One by Jethro
So our first day of being in Beijing was mostly sleeping to try and recover from not really sleeping at all the night before thanks to the delayed flight. We woke up in the evening and went to hunt down some food. While walking around we found a place called punk rock noodle. They had lots of rock posters and stuff like that all over. Was very good noodles! (Edit: while we were waiting for our food, perusing through our lonely planet book, the lady who was serving is came over to ask how we found the place and was delighted to see her establishment in the guide book. Photos were taken, presumably to show off to her friends.)
The day after, we decided to go and see the drum tower and Bell tower which were apparently the time keepers for Biejing for a while in the past. Apparently China invented all the types of clocks, from sun dials to water clocks, and these towers are a part of that or something. I didn’t really read the signs. They were pretty cool and had good views of the city. And of course there was someone doing sword swallowing at the top of one of them.
Next we headed to the ‘Lama Temple’, which interestingly didn’t have any sheep with long necks. But instead has some old imperial Chinese buildings, which looked very impressive. We were given a bunch of incence to burn in some big metal box thing. It also had some souvenir shops which were especially good walk around in and absorb the air con to have a short break from the 40 C heat.
Then we headed to the 2008 biejing Olympics Park. This was not as abandoned as the last time I went. They have gotten rig of the all the Olympics signed as they appear to have used it for some other games in 2015. They even reinflated the bubbles on the swimming pool building. After winding round the bird nest building we once again headed for a bit of air con in the cafe and one of the guards came to talk to us as he wanted to try out his English skills, which were pritty good. And he said that he wanted to come to the UK as the UK “is very gentlmen”.
The plan for the day after was to see the obligatory and awesome ‘forbidden city’, which we realised when we actually got there, is seriously misnamed. So many people!
But instead we woke up to late and went to to the summer palace. This was basically some more old imperial buildings that looked like they were from crouching tiger hidden dragon or something.
But this time they were on a hill and descended down to a lake. The lake had a mild breeze that slightly reduced the feeling of impending spontaneous combustion. Although that probably wouldn’t have happened anyway due to our very sweaty clothes. The lake also had a bit with some big lilly pads flowering.
As we wondered back up the hill and back down the other side to the bus stop we became very jealous of all the people with sun umbrellas and decided thar we should get some before we head to the forbidden city that we had rescheduled to the day after.

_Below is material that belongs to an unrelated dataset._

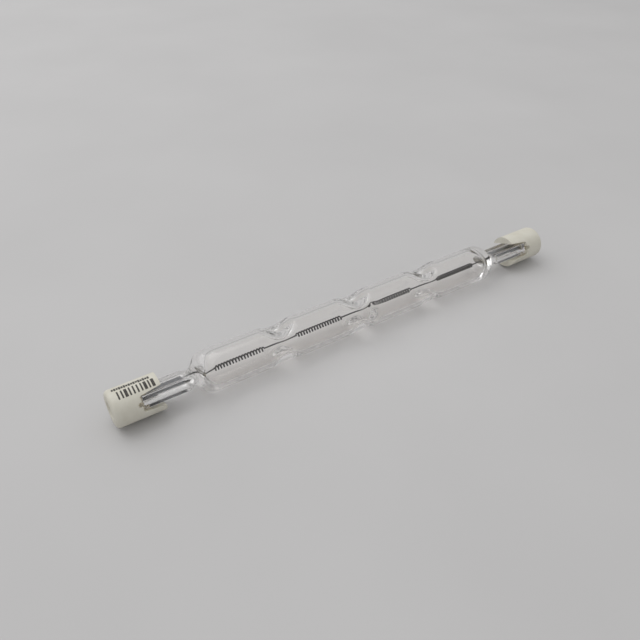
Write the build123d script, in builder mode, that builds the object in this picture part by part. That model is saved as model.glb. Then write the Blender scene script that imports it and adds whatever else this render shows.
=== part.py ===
"""Double-ended quartz lamp: a dented quartz tube with a coiled filament, and a ceramic cap at each end."""

import os
from math import cos, radians, sin

from build123d import *

# Lengths are in millimetres and angles in degrees. A depth is measured inwards from a cap's end face.

# Quartz tube, with one round chamber for each coil of the filament
coil_count = 4
coil_spacing = 20.4
tube_end_length = 9.8
tube_diameter = 9.2
tube_wall = 1.0
shoulder_radius = 2.2
tube_depth = 18.4

# Dents between the coils, pressed in from both sides until they hold the filament in the middle of the tube
dent_tool_radius = 4.0
dent_edge_radius = 1.5
dent_clearance = 0.25

# Exhaust tip, pulled off and melted shut
tip_turn = -9.0
tip_root_diameter = 3.8
tip_neck_diameter = 2.2
tip_height = 1.3
tip_bore_diameter = 1.4
tip_bore_end_diameter = 0.3

# Flat seals, turned about the lamp's axis from level
seal_turn = 24.0
seal_width = 7.0
seal_web_thickness = 2.2
seal_rib_width = 1.5
seal_rib_thickness = 2.8
seal_rib_radius = 0.28
seal_root_length = 1.4
seal_root_width = 7.3
seal_root_thickness = 3.5
seal_root_radius = 1.2
seal_blend_radius = 0.7

# Foil inside each seal, and the lead that comes out of it
foil_width = 2.6
foil_thickness = 0.05
foil_inner_margin = 3.0
foil_outer_margin = 1.2
foil_weld_share = 0.27
lead_diameter = 0.5
lead_socket_depth = 1.3
wire_clearance = 0.02

# Filament
wire_diameter = 0.28
coil_diameter = 1.15
coil_length = 12.1
coil_turns = 17
planes_per_turn = 9

# Ceramic caps, with two tongues beside each seal
cap_diameter = 8.0
cap_length = 10.3
cap_edge_radius = 0.9
recess_diameter = 3.5
recess_depth = 1.7
recess_lead_in = 0.3
slot_floor_depth = 5.7
slot_flare = 0.6
slot_corner_radius = 0.35
notch_width = 1.1
notch_depth = 0.8
lead_hole_diameter = 0.8

# Contact rivets
contact_diameter = 2.8
contact_thickness = 0.6
contact_edge_radius = 0.2
contact_clearance = 0.03
shank_diameter = 1.3
shank_cover = 0.6

# Cement between each seal and its cap
seal_clearance = 0.3
seal_end_gap = 0.4
cement_length = 1.4
cement_width = 5.6

# Worked out from the sizes above
tube_length = (coil_count - 1) * coil_spacing + 2 * tube_end_length
lamp_length = tube_length + 2 * tube_depth
tube_radius = tube_diameter / 2
gas_radius = tube_radius - tube_wall
dent_offset = wire_diameter / 2 + dent_clearance + tube_wall + dent_tool_radius
seal_end_depth = slot_floor_depth + seal_end_gap
foil_outer_depth = seal_end_depth + foil_outer_margin
foil_inner_depth = tube_depth - foil_inner_margin
foil_weld_length = foil_weld_share * (foil_inner_depth - foil_outer_depth)
foil_level = (wire_diameter + foil_thickness) / 2
lead_level = foil_level - (foil_thickness + lead_diameter) / 2
shank_end_depth = slot_floor_depth - notch_depth - shank_cover
lead_outer_depth = shank_end_depth - lead_socket_depth
lead_inner_depth = foil_outer_depth + foil_weld_length
tail_outer_depth = foil_inner_depth - foil_weld_length
coil_radius = (coil_diameter - wire_diameter) / 2
coil_pitch = (coil_length - wire_diameter) / coil_turns
coil_reach = coil_pitch * coil_turns / 2
coil_places = [coil_spacing * (i - (coil_count - 1) / 2) for i in range(coil_count)]
dent_places = [coil_spacing * (i - (coil_count - 2) / 2) for i in range(coil_count - 1)]

# The lamp lies on its tube, along X. Its flat seals are turned so that their front edge is raised.
seal_normal = Vector(0, sin(radians(seal_turn)), cos(radians(seal_turn)))
seal_plane = Plane(origin=(0, 0, tube_radius), x_dir=(1, 0, 0), z_dir=seal_normal)
side_plane = Plane(origin=seal_plane.origin, x_dir=(1, 0, 0), z_dir=-seal_plane.y_dir)
lamp_axis = Axis(seal_plane.origin, (1, 0, 0))
ends = {"left": -1, "right": 1}


def end_plane(way):
    """Plane along the axis: x is the depth from one end face, y is the height above the seal's middle."""
    origin = seal_plane.from_local_coords((way * lamp_length / 2, 0, 0))
    return Plane(origin=origin, x_dir=(-way, 0, 0), z_dir=seal_plane.y_dir * way)


def section_plane(way, depth):
    """Plane square to the axis at a depth, looking inwards."""
    origin = end_plane(way).from_local_coords((depth, 0, 0))
    return Plane(origin=origin, x_dir=seal_plane.y_dir * -way, z_dir=(-way, 0, 0))


def rod(way, diameter, start, stop, level=0.0):
    """Round bar along the lamp between two depths, at a height above the flat seal's middle."""
    with BuildPart() as bar:
        with BuildSketch(section_plane(way, start)):
            with Locations((0, level)):
                Circle(diameter / 2)
        extrude(amount=stop - start)
    return bar.part


def dent_balls(radius):
    """Balls that press the dents, one on each side of the tube at each place."""
    with BuildPart() as balls:
        middles = [(x, 0, side * dent_offset) for x in dent_places for side in (-1, 1)]
        with Locations(*[seal_plane.from_local_coords(middle) for middle in middles]):
            Sphere(radius)
    return balls.part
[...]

We then decided to pop in to tian’anmen square to say hi to Mao but just like last time I was there he was to busy being closed. All the big imposing communist buildings were cool though. It’s probably good that Moa wasn’t in though as he probably wouldn’t have liked the Starbucks we has a coffee in very nearby.
Armed with our new sun umbrellas and fans we headed to the forbidden city the day after, with an early start as had been recommended to avoid the crowds. It started well as I dropped the tickets to get in but after finding them and entering the complex we had a great time looking at all the buildings and alleyways and little statue things dotted around. It seamed however that the whole of Beijing got the same advice as us to go early as they were also there ‘avoiding the crowds’.

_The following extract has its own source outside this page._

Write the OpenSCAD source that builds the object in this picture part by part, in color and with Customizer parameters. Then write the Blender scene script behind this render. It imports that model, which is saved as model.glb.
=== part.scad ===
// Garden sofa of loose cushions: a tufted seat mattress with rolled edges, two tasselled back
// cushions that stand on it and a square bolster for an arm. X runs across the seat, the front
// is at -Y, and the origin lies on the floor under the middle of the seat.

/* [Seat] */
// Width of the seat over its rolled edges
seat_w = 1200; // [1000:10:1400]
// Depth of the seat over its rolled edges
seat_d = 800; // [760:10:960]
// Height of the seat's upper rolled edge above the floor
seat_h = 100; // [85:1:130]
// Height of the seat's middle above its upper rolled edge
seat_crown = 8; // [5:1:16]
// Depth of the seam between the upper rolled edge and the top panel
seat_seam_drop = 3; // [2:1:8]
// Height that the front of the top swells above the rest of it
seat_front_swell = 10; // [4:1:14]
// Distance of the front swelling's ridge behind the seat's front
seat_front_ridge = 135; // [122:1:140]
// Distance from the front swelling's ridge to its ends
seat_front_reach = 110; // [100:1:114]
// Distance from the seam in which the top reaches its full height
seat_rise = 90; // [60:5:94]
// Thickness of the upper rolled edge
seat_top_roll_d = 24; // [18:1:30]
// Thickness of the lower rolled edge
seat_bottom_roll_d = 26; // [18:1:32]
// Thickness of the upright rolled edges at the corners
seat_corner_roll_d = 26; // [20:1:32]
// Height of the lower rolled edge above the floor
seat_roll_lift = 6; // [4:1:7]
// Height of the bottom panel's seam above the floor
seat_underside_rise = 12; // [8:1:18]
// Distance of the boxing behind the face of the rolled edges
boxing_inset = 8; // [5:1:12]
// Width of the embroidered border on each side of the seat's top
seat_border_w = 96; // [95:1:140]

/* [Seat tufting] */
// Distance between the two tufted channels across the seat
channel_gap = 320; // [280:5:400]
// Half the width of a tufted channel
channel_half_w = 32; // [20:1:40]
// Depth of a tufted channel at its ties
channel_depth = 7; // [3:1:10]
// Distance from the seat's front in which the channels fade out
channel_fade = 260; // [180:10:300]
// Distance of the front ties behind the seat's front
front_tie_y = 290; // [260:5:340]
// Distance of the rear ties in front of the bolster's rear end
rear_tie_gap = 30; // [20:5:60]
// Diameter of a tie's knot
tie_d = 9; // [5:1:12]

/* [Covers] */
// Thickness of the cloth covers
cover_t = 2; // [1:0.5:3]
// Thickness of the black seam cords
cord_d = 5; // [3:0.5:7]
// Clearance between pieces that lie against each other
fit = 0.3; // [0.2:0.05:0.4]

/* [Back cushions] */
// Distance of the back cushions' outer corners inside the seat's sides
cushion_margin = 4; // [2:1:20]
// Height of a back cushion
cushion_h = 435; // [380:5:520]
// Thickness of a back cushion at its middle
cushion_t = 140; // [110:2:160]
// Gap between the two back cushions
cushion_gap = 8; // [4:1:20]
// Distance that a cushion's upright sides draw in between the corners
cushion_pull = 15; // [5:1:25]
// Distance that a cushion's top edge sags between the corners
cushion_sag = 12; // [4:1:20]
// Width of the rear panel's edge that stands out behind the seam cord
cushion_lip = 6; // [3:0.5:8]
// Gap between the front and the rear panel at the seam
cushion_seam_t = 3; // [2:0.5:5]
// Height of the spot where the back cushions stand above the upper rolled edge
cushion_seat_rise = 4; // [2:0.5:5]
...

Once you leave the exit at the north side it brings you to a road and opposite the exit is a park (that has an entry fee, like everything in China). This leads you up to a little hill with an amazing 360 degree view of the whole forbidden city and the surrounding area.
Then the wall. Obviously.
The day after the forbidden city, we decided to take a break from all the major tourist attractions and go to see the great wall of China. We decided to do a ‘trek’ from one bit of the wall to another, very adventurous. These bits were called Gubeikou and Jinshanling West. We booked through the hostel as it made it alot easier than the alternative of getting three different busses to get there. This meant we also got a guide and 18 friends from the hostel to join us. The guide had a very Chinese name that could only be his actual name; Jackie. He was kinda finny and told us some history stuff about the wall that was quite interesting and I definitely still remember it all.
The walk started with a tower that apparently used to house the general and it had a cannon, yay. The it lead uphill along some paths and to the actual wall! This bit of the wall is all broken and old, as opposed to the other areas closer to biejing that have been rebuilt complete with original Ming dynasty toboggan ride and CCTV cameras. These two features seam to bring ridiculous numbers of people so that you can’t spot that wall anymore.
Our bit, however, was awesome, and we (and our other 18 friend plus the guide) were the only people on it. It was great to see how the wall had eroded with time. The guide pointed out that the north facing bits were a different colour to the south facing bits because it gets less sun. There are also some watch towers along the length of the wall that were quite impressive and caused some cooling air to flow throug through them, which was nice.
After about 7 Km you get to the end of where your allowed to see. We were told that if you continue and somehow accidently climb over the barbed wire then you would end up in a military base. The personnel at the base seemingly had not been told that the Mongols had already invaded, got bored, gone home, and that the wall is now just a tourist attraction.
The day after we headed to Biejing West station to catch the train to a little aciant town called Pingyao where the story will continue.